Mais revenons à la déclaration du président géorgien. Très probablement, c'était juste une déclaration non contraignante, appelant à mettre en place un spectacle de fraternité avec l'Azerbaïdjan. Il serait faux de dire que la Géorgie a besoin d'un voisin, il suffit à Bakou de lui insuffler ce sentiment. Les intentions d'Aliev sont évidentes : si les choses tournent mal (dans le cas où éclaterait la guerre au Karabakh), la Géorgie devra lui venir en aide. Mais ses calculs se révéleront difficilement exacts. Saakachvili ne pourra jamais tenir tête à la communauté mondiale, d'autant plus que les États-Unis et la France, sont contre toute action militaire de la part de l'Azerbaïdjan.

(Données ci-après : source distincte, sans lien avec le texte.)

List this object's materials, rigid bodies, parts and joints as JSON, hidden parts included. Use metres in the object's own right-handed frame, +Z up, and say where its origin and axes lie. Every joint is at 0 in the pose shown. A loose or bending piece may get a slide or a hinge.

Un petit rappel historique concernant ‘les années 20'. Le 12 Mars 1922, la conférence des représentants de la CEC à Tbilissi avec les RSS d'Azerbaïdjan, d'Arménie et de Géorgie, a approuvé le traité sur la création de l'Union Fédérale des Républiques Socialistes Soviétiques de Transcaucasie (FUSSRT). Le 13 Décembre 1922, le 1er Congrès des Soviets de Transcaucasie modifiait le FUSSRT en TSFSR (Républiques Socialistes Fédératives de la Transcaucasie Soviétique), tout en maintenant l'indépendance des trois Républiques. Le Congrès a approuvé la Constitution du TSFSR, formé de la CEC, de l'URSS et des gouvernements de Transcaucasie : le Conseil des Commissaires du Peuple du TSFSR. Le 30 Décembre 1922, le TSFSR rejoint les RSFSR et la RSS de Biélorussie pour devenir l'Union des Républiques Socialistes Soviétiques. Conformément à la Constitution de l'URSS de 1936, les RSS d'Azerbaïdjan, d'Arménie et de Géorgie rejoignent l'URSS en tant que Républiques Soviétiques indépendantes, abolissant de fait le TSFSR.